■ Prompt:
Reproduce the material in full, exactly as written.

■ Dataset extract:
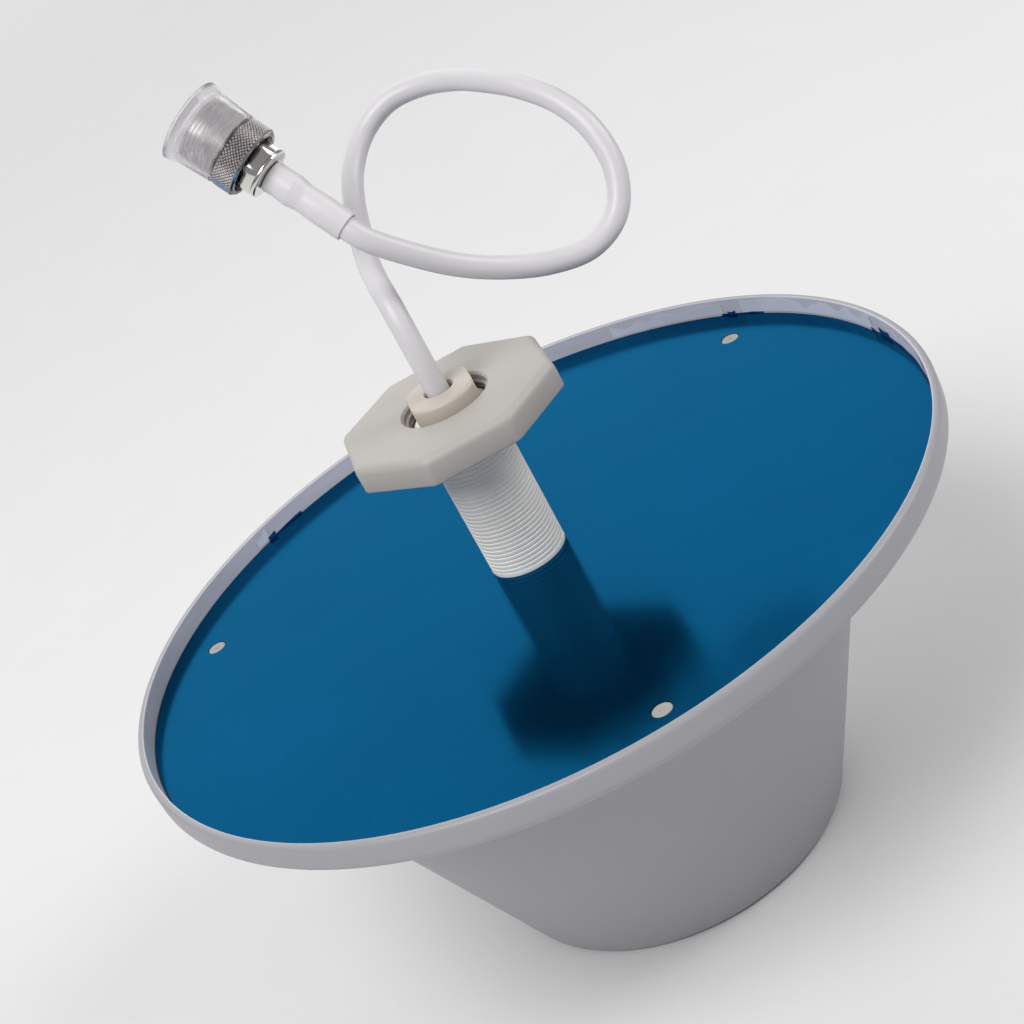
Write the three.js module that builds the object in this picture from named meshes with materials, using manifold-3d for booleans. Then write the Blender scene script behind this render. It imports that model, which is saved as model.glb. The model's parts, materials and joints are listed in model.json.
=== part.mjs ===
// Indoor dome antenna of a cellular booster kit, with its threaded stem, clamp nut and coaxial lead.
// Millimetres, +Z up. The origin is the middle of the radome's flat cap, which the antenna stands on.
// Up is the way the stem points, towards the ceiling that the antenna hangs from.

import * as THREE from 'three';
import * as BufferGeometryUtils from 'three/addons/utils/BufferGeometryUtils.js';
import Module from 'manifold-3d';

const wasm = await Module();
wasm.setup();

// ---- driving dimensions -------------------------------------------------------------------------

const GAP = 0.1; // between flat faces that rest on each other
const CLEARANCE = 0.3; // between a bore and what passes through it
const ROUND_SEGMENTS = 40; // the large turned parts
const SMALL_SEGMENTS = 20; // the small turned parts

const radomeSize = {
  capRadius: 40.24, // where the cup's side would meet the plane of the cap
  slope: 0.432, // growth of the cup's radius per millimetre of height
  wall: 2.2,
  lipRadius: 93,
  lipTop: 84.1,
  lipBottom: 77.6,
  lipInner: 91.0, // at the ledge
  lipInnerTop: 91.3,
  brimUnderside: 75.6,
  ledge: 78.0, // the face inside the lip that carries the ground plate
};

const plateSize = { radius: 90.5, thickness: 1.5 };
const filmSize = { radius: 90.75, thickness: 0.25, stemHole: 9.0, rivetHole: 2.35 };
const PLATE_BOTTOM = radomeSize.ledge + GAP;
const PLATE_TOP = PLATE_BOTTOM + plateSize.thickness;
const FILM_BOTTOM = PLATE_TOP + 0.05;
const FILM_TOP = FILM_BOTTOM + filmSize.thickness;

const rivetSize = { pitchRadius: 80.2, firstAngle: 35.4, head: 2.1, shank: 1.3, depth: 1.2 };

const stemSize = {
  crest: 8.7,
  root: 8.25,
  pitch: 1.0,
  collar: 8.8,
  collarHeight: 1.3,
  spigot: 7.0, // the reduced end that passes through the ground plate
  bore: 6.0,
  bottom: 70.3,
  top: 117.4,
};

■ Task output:
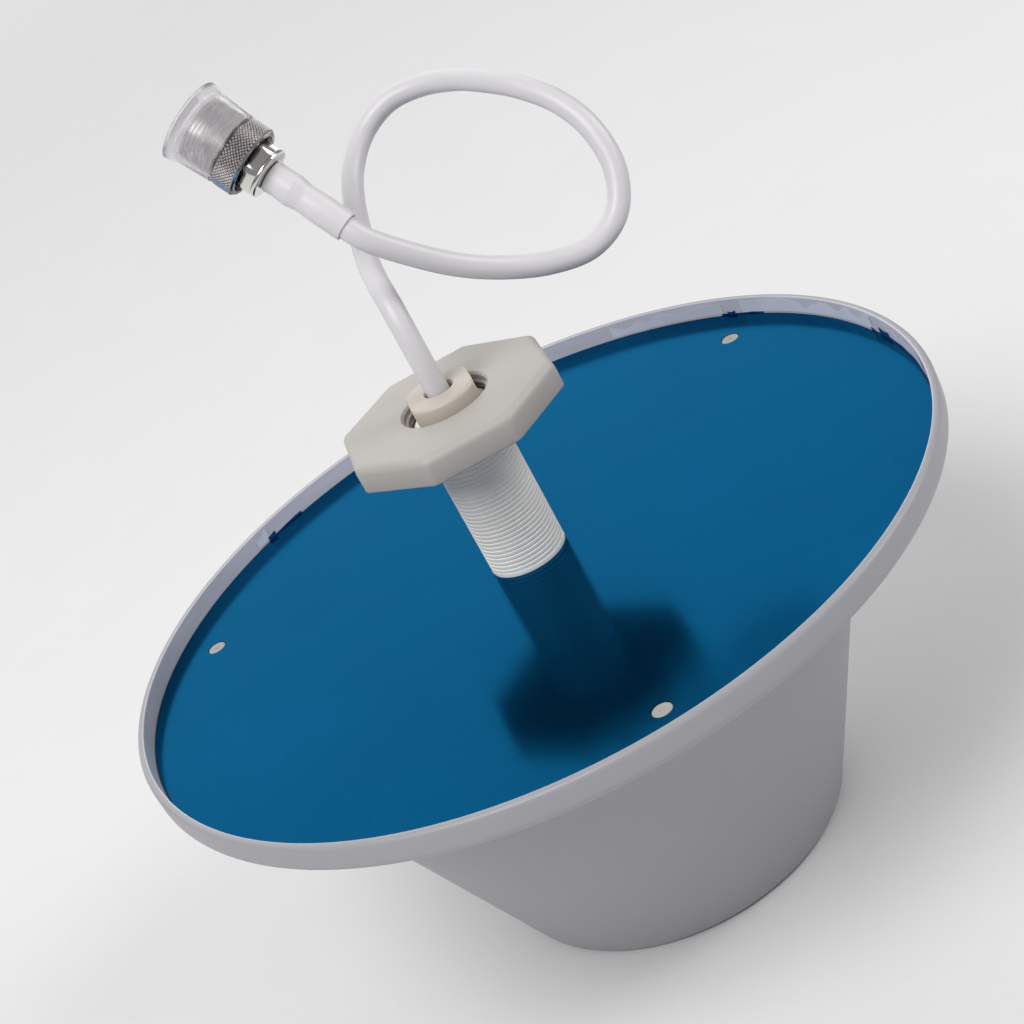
Write the three.js module that builds the object in this picture from named meshes with materials, using manifold-3d for booleans. Then write the Blender scene script behind this render. It imports that model, which is saved as model.glb. The model's parts, materials and joints are listed in model.json.
=== part.mjs ===
// Indoor dome antenna of a cellular booster kit, with its threaded stem, clamp nut and coaxial lead.
// Millimetres, +Z up. The origin is the middle of the radome's flat cap, which the antenna stands on.
// Up is the way the stem points, towards the ceiling that the antenna hangs from.

import * as THREE from 'three';
import * as BufferGeometryUtils from 'three/addons/utils/BufferGeometryUtils.js';
import Module from 'manifold-3d';

const wasm = await Module();
wasm.setup();

// ---- driving dimensions -------------------------------------------------------------------------

const GAP = 0.1; // between flat faces that rest on each other
const CLEARANCE = 0.3; // between a bore and what passes through it
const ROUND_SEGMENTS = 40; // the large turned parts
const SMALL_SEGMENTS = 20; // the small turned parts

const radomeSize = {
  capRadius: 40.24, // where the cup's side would meet the plane of the cap
  slope: 0.432, // growth of the cup's radius per millimetre of height
  wall: 2.2,
  lipRadius: 93,
  lipTop: 84.1,
  lipBottom: 77.6,
  lipInner: 91.0, // at the ledge
  lipInnerTop: 91.3,
  brimUnderside: 75.6,
  ledge: 78.0, // the face inside the lip that carries the ground plate
};

const plateSize = { radius: 90.5, thickness: 1.5 };
const filmSize = { radius: 90.75, thickness: 0.25, stemHole: 9.0, rivetHole: 2.35 };
const PLATE_BOTTOM = radomeSize.ledge + GAP;
const PLATE_TOP = PLATE_BOTTOM + plateSize.thickness;
const FILM_BOTTOM = PLATE_TOP + 0.05;
const FILM_TOP = FILM_BOTTOM + filmSize.thickness;

const rivetSize = { pitchRadius: 80.2, firstAngle: 35.4, head: 2.1, shank: 1.3, depth: 1.2 };

const stemSize = {
  crest: 8.7,
  root: 8.25,
  pitch: 1.0,
  collar: 8.8,
  collarHeight: 1.3,
  spigot: 7.0, // the reduced end that passes through the ground plate
  bore: 6.0,
  bottom: 70.3,
  top: 117.4,
};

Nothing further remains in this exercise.